Bild: Alles selbst gemacht: Die Gründer*innen des R100 vor ihrem Projektraum
Berlin taz | Zwischen Bahngleisen, alten Schiffscontainern und halb
abgerissenen Häuserhälften hängt über dem schweren Eisentor eines Gebäudes
in Friedrichshain ein weißer Kasten mit schwarzen Buchstaben: R100. Davor:
ein gemütlich hergerichteter Garten mit Feuerschale, Sitzgelegenheiten und
Pflanzenkübeln. Mehrere Menschen wuseln über den Hof, tragen Bierbänke,
sortieren Altglas, gießen Blumen.
Darunter sind auch Juli Wycisk und Suse Wilk – zwei der fünf
Gründer*innen des [1][Projektraums R100]. „Als wir hier das erste Mal
waren, war alles voller Schutt. Überall Unkraut, kaputte Fenster, kein
Wasser, kein Strom“, erinnert sich Wilk. „Man konnte damals eigentlich
nicht erkennen, dass hier mal ein kreativer Raum sein könnte“, sagt Wycisk.
Damals, das war 2022.
Die Geschichte des R100 beginnt mit dem [2][Ende der Zukunft am Ostkreuz],
einem legendären Kulturzentrum mit Kino, Biergarten, Theater, Konzerten und
Brauerei, nur wenige hundert Meter entfernt, in der Laskerstraße 5. Der
Zukunft wurde 2021 von dem Vermieter, der Groß Berliner Damm GmbH,
[3][wegen steigenden Verwertungsdrucks gekündigt]. Investoren wie Trockland
und Pandion wollen hier luxuriöse Büros bauen, Mikroappartements und
Co-Working-Flächen. Im März 2022 musste die Zukunft schließen – trotz einer
breiten Solidaritätskampagne, die sich für den Erhalt einsetzte.

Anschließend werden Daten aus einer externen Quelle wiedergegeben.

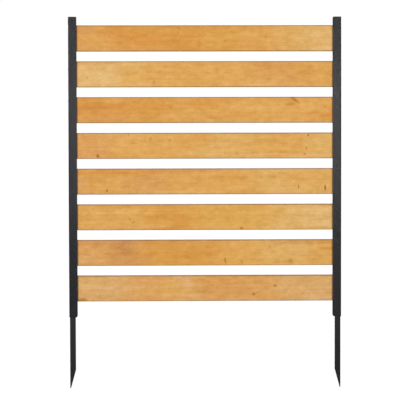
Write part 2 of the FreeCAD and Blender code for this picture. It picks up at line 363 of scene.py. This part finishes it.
# Growth rings: in each of them the late wood sets in slowly and ends at once. Every board is
# sawn from its own part of the log, so its pith lies in a place of its own behind it.
RING_WIDTH = 0.0034
LATE_START = (0.35, 0.85)
LATE_END = (1.0, 0.9)
RING_WANDER = 0.03
KNOT_PUSH = 1.4
PITH_BEHIND = 0.034
PITH_BEHIND_STEP = 0.011
PITH_UP_STEP = 0.012

# How much each pattern darkens the wood, the shade before they do, how much a knot takes off it,
# and the powers of it that red, green and blue are multiplied by.
GRAIN_DEPTHS = {"late": 0.05, "fibre": 0.07, "streak": 0.26, "mottle": 0.52, "fleck": 0.26}
GRAIN_LEVEL = 1.558
KNOT_SHADE = 0.72
SHADE_POWERS = (0.6, 1.0, 2.5)

# What stands up from the wood's face and how deep knots lie in it, as shares of the relief's
# height, then the roughness of its satin and what adds to that.
RELIEF = {"late": 0.5, "fibre": 0.8}
KNOT_DENT = 0.4
RELIEF_HEIGHT = 0.00025
SATIN = 0.33
ROUGHENING = {"drift": 0.16, "fibre": 0.14}


def wood_noise(n, place, number, waves, detail, roughness, step):
    """One of the wood's noises, read at the board's own place in it."""
    shift = tuple(number * part for part in step)
    return n.noise(n.vector("ADD", place, shift), waves, detail, roughness)


def weighted(n, patterns, weights, total=0.0):
    """A total plus each of these patterns times its weight."""
    for name, weight in weights.items():
        total = n.math("ADD", total, n.math("MULTIPLY", patterns[name], weight))
    return total


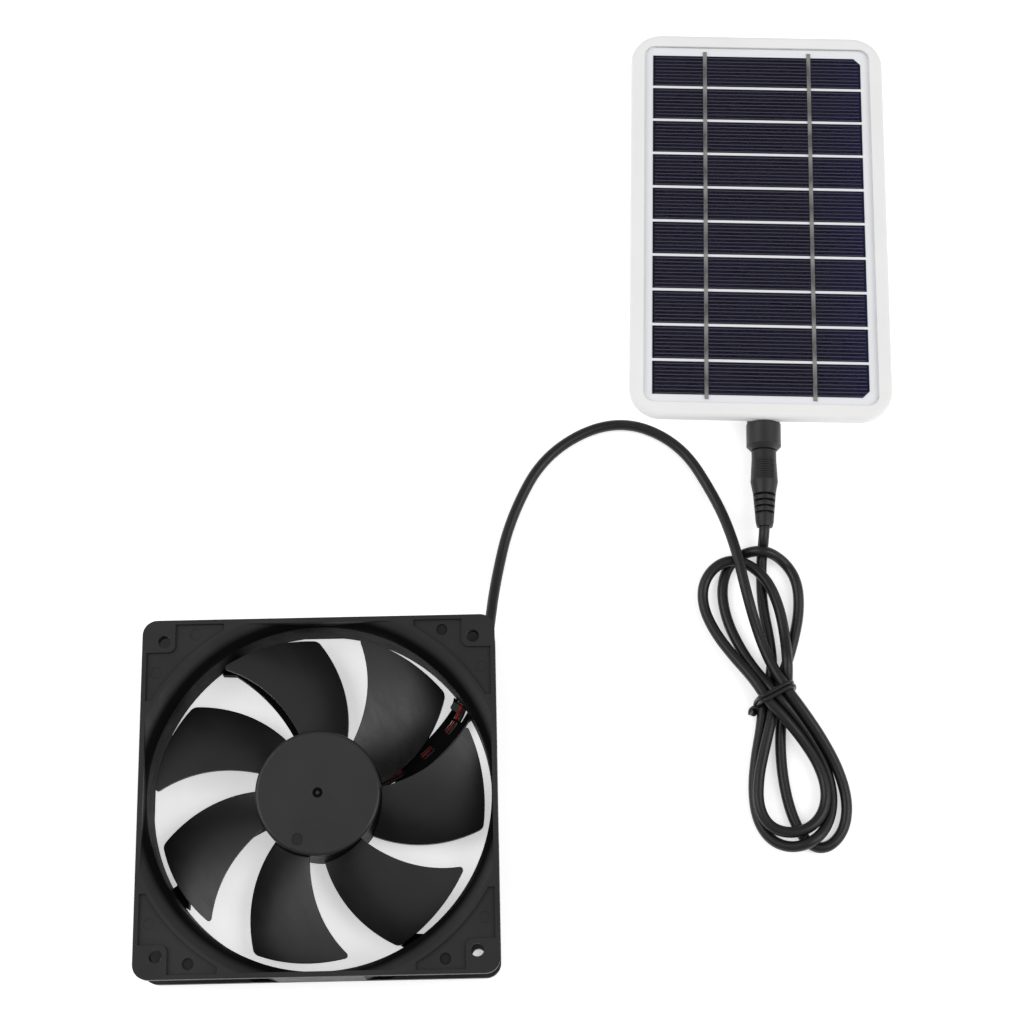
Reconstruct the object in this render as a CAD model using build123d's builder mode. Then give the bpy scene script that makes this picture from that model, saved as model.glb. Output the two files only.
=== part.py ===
from build123d import *
import math
import os

os.makedirs("parts", exist_ok=True)

# Solar attic fan: a 120 mm brushless fan, its cord tied in a hank, and a ten-cell solar panel.
# Origin: on the fan's axis, in its rear mounting face.  +Z leaves the intake side, which faces up.
# The fan and the panel lie on one surface at z = 0.  All lengths are in millimetres.

# ---------------------------------------------------------------- driving dimensions: fan
FAN_SIDE = 120.0
FAN_DEPTH = 25.0
FAN_CORNER_R = 5.0
FLANGE = 4.0
HOLE_PITCH = 105.0
HOLE_R = 2.15
THROAT_R = 58.0
BARREL_R = 61.7
SIDE_WALL = 1.7
INLET_R = 63.6
INLET_DEPTH = 6.5
OUTLET_R = 60.0
OUTLET_DEPTH = 3.0
INLET_BULGE = 0.7

POCKET_DEPTH = 1.0
POCKET_MARGIN = 1.5
POCKET_END = 32.3
RIDGE_R = 64.9
PAD_SIDE = 11.2
PAD_CORNER_R = 2.5
MARK_NEAR = 42.0
MARK_FAR = 55.1
MARK_R = 1.9
MARK_DEPTH = 0.8
FAINT_MARK_DEPTH = 0.15

BASE_R = 20.6
BASE_H = 4.5
BASE_RECESS = 0.5
BASE_RECESS_R = 18.6
BOSS_H = 3.1
LABEL_T = 0.3
LABEL_GAP = 0.1
STRUT_H = 4.2
STRUT_W = 5.6
WIRE_STRUT_W = 7.0
STRUT_START = (17.0, 4.6)
STRUT_MIDDLE = (35.4, 15.6)
STRUT_END = (49.6, 33.0)
STRUT_FOOT_W = 10.0
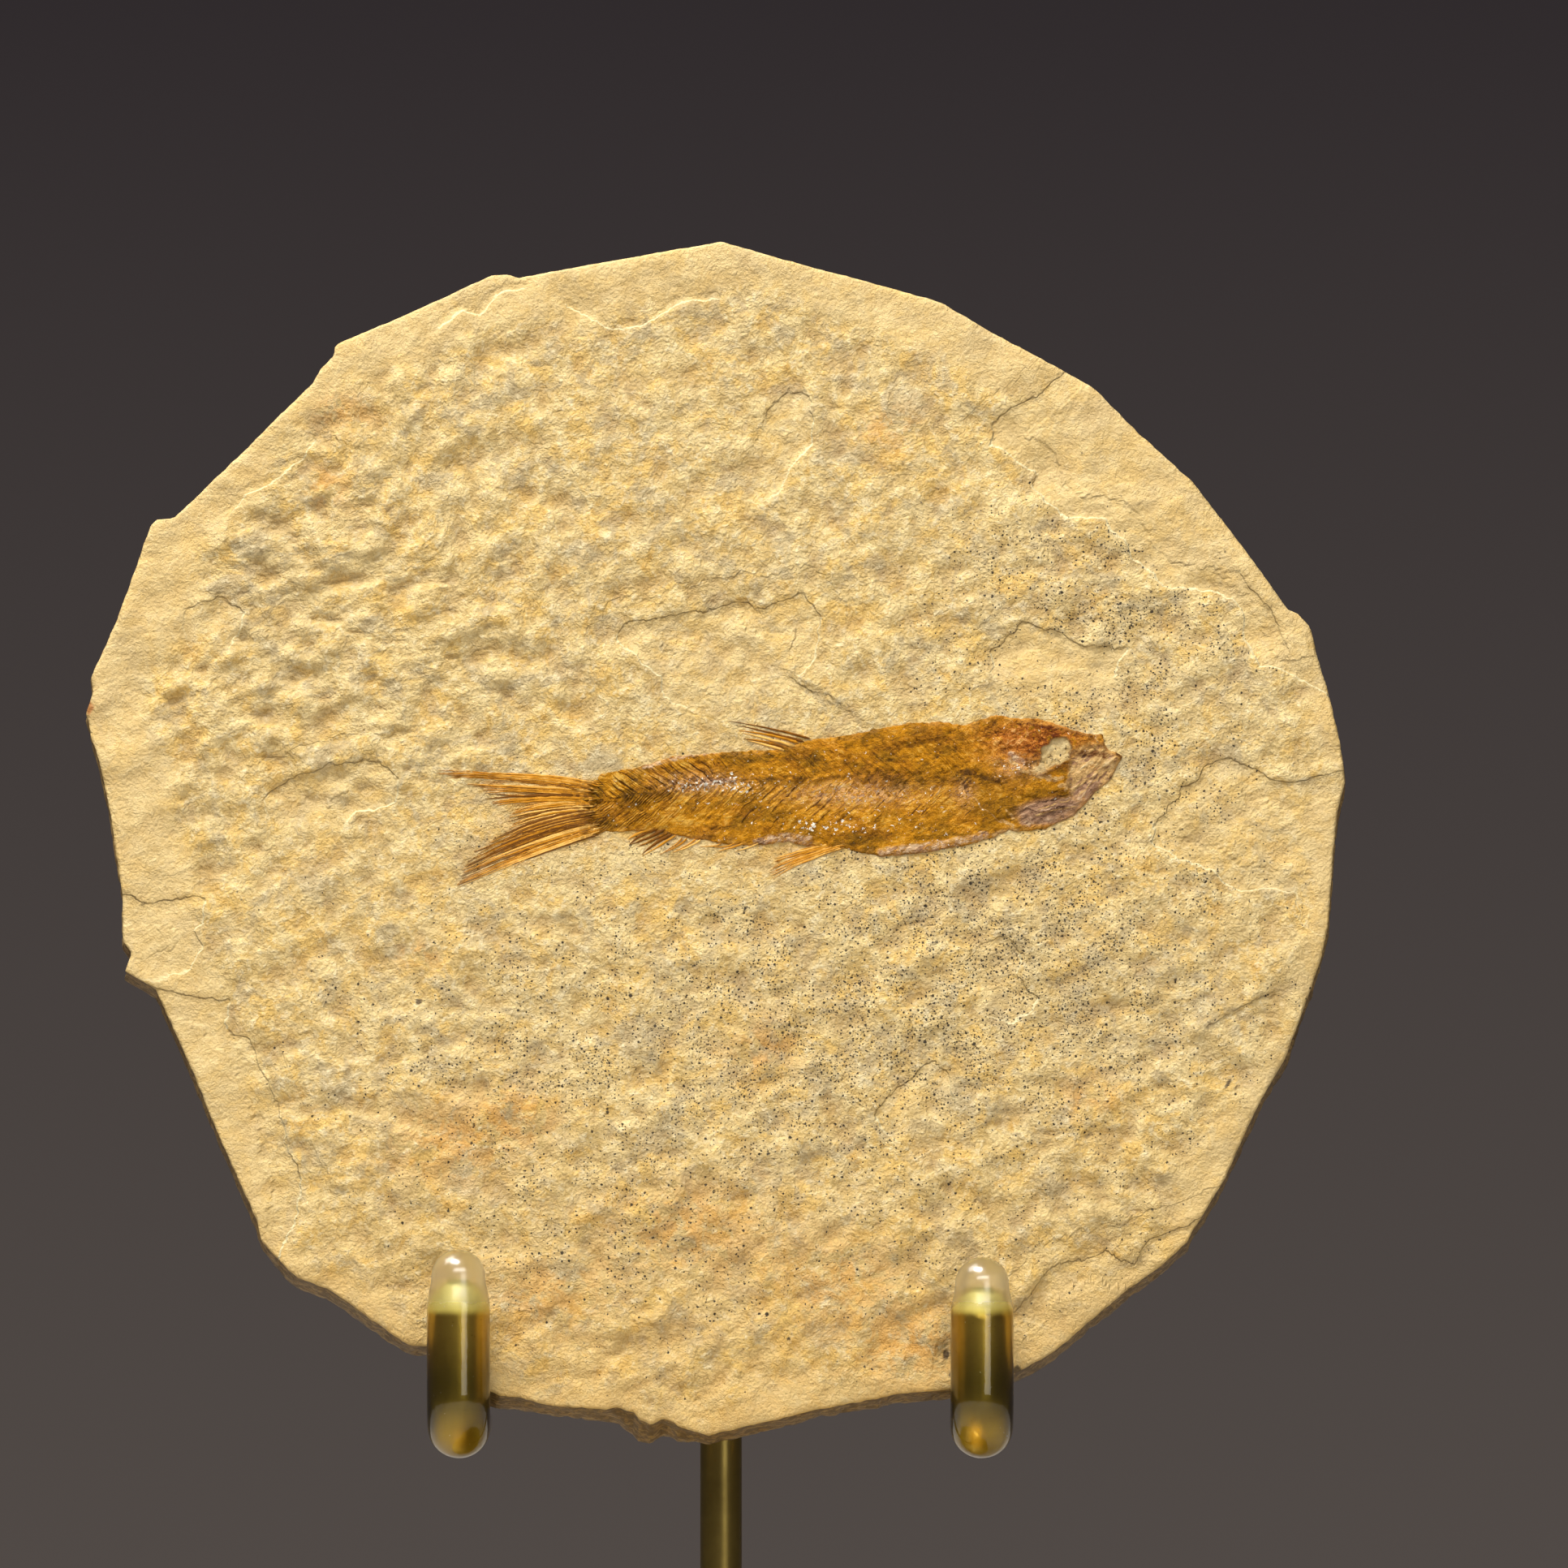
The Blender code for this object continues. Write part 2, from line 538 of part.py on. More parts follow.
def turned(name, profile, steps, collection, finish):
    """A turned shape from a profile of (radius, height) that runs down its outer side."""
    mesh = bpy.data.meshes.new(name)
    points = [Vector((radius, 0, height)) * MM for radius, height in profile]
    mesh.from_pydata(points, [(place, place + 1) for place in range(len(points) - 1)], [])
    obj = add_object(name, mesh, collection, finish)
    screw = obj.modifiers.new("turn", "SCREW")
    screw.steps = steps
    screw.render_steps = steps
    screw.use_merge_vertices = True
    screw.merge_threshold = 0.00001
    screw.use_smooth_shade = False
    return obj


def base_profile():
    socket_floor = BASE_THICKNESS - POST_SOCKET_DEPTH
    return [
        (0, socket_floor), (SLEEVE_BORE, socket_floor), (SLEEVE_BORE, BASE_THICKNESS),
        (BASE_RADIUS - BASE_EDGE, BASE_THICKNESS),
        (BASE_RADIUS - BASE_EDGE * 0.3, BASE_THICKNESS - BASE_EDGE * 0.3),
        (BASE_RADIUS, BASE_THICKNESS - BASE_EDGE), (BASE_RADIUS, BASE_EDGE / 2),
        (BASE_RADIUS - BASE_EDGE / 2, 0), (0, 0),
    ]


def cap_profile():
    centre = REST_LINE_HEIGHT + BACK_REST_HEIGHT
    skirt = centre - CAP_SKIRT
    bore_top = centre - 0.7
    dome = [
        (CAP_RADIUS * math.sin(math.pi / 2 * step / ARC_STEPS),
         centre + CAP_RADIUS * math.cos(math.pi / 2 * step / ARC_STEPS))
        for step in range(ARC_STEPS + 1)
    ]
    return dome + [(CAP_RADIUS, skirt), (SLEEVE_BORE, skirt), (SLEEVE_BORE, bore_top), (0, bore_top)]


def add_post(collection, finish):
    bottom = BASE_THICKNESS - POST_SOCKET_DEPTH + GAP
    top = REST_LINE_HEIGHT + BACK_REST_HEIGHT - 1.0
    mesh = bpy.data.meshes.new("post")
    rod = bmesh.new()
    bmesh.ops.create_cone(
        rod, cap_ends=True, segments=POST_SIDES, radius1=ROD_RADIUS * MM, radius2=ROD_RADIUS * MM,
        depth=(top - bottom) * MM,
    )
    rod.to_mesh(mesh)
    rod.free()
    mesh.shade_smooth()
    mesh.set_sharp_from_angle(angle=math.radians(40))
    obj = add_object("post", mesh, collection, finish)
    obj.location.z = (top + bottom) / 2 * MM


def build():
    clear_scene()
    parts = bpy.data.collections.new("fossil_fish_slab")
    cutters = bpy.data.collections.new("cutters")
    bpy.context.scene.collection.children.link(parts)
    bpy.context.scene.collection.children.link(cutters)
    brass = material("polished_brass", POLISHED_BRASS)
    clear = material("clear_plastic", CLEAR_PLASTIC)

    add_object("limestone_slab", slab_mesh(), parts, material("limestone", LIMESTONE))
    add_object("fossil_fish", fish_mesh(), parts, material("fish_bone", FISH_BONE))
    add_object("cradle_rod", cradle_mesh(parts), parts, brass)
    sleeve("left_prong_sleeve", -1, LEFT_TIP_HEIGHT, parts, cutters, clear)
    sleeve("right_prong_sleeve", 1, RIGHT_TIP_HEIGHT, parts, cutters, clear)
    turned("back_rest_cap", cap_profile(), POST_SIDES, parts, clear)
    turned("base", base_profile(), TURNED_STEPS, parts, brass)
    add_post(parts, brass)


build()
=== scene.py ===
import bpy
import numpy as np
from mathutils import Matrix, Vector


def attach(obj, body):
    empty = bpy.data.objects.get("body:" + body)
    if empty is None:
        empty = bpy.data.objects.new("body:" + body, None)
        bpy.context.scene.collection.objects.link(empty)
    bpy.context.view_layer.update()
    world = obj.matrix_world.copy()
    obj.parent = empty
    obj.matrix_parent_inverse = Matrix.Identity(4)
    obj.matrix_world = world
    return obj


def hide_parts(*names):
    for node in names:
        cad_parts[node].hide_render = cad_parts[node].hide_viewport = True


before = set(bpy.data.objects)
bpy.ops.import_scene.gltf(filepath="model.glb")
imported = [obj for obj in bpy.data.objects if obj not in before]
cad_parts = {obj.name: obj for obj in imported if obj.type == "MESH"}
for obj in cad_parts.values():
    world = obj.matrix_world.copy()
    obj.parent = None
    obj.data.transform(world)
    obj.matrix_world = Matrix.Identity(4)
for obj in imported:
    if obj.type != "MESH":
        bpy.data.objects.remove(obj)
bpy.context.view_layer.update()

# Limestone slab: a plate of laminated lake limestone, split along its bedding and nipped to a rough round. The
# face is rough and lumpy with thin flakes lifted off it, and the rim shows small shell-shaped chips. It leans
# back a little on the stand, standing on two prongs.
MM = 0.001
LEAN = np.radians(8.0)
REST_LINE_HEIGHT = 66.0
REST_LINE_FRONT = -21.0
SLAB_THICKNESS = 8.5
SLAB_CENTRE = np.array([-0.5, 66.0])
SLAB_OUTLINE = np.array([
    (0.1, 137.5), (7.5, 135.3), (18.0, 132.6), (26.2, 130.3), (31.9, 126.9), (40.6, 122.2), (44.7, 119.9),
    (49.7, 114.8), (56.5, 108.6), (60.4, 103.5), (63.8, 98.9), (67.7, 93.4), (68.9, 92.9), (70.4, 91.3),
    (71.3, 87.5), (72.5, 83.6), (73.9, 77.5), (74.5, 72.8), (73.5, 68.9), (73.0, 63.4), (72.4, 55.6),
    (71.5, 51.5), (69.8, 46.6), (67.3, 39.9), (64.4, 34.9), (62.3, 30.7), (60.1, 25.6), (56.8, 20.3),
    (55.5, 18.0), (52.6, 15.3), (47.7, 11.8), (42.8, 7.6), (39.8, 5.1), (36.6, 3.2), (34.7, 2.2),
    (31.0, 2.1), (27.4, 0.5), (20.5, -0.1), (9.2, -2.4), (3.0, -4.0), (-1.4, -4.9), (-4.5, -4.2), (-8.1, -4.4),
    (-10.5, -3.7), (-13.4, -2.4), (-20.1, -1.5), (-26.6, -0.4), (-30.8, 2.2), (-34.9, 5.4), (-37.1, 5.7),
    (-39.9, 7.5), (-46.9, 12.5), (-50.6, 13.7), (-52.5, 15.8), (-54.7, 18.0), (-55.2, 20.5), (-60.1, 31.5),
    (-62.9, 38.4), (-67.4, 48.1), (-71.0, 50.2), (-70.2, 52.4), (-71.3, 53.8), (-71.4, 59.0), (-72.9, 69.2),
    (-74.2, 75.3), (-75.1, 77.7), (-75.8, 81.0), (-75.0, 83.4), (-75.2, 85.3), (-72.1, 92.2), (-68.2, 103.3),
    (-67.4, 104.1), (-65.4, 104.3), (-57.7, 111.7), (-48.8, 120.6), (-47.9, 122.2), (-46.3, 123.8),
    (-46.2, 125.1), (-37.4, 128.9), (-27.4, 133.5), (-25.5, 133.6), (-24.3, 133.2),
])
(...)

Wycisk und Wilk waren jahrelang in der Zukunft aktiv. „Wir waren schockiert
– aber auch begeistert von der Unterstützung, die wir bekommen haben“,
erzählt Wycisk. Die Solidarität habe den Entschluss weiterzumachen
wesentlich gestärkt.
## Neues Gelände, altbekannter Pächter
Und tatsächlich [4][fand das Kollektiv bald ein neues Gelände]: eine Brache
nahe der Spree, zwischen dem [5][Technoclub Renate] und den S-Bahn-Gleisen.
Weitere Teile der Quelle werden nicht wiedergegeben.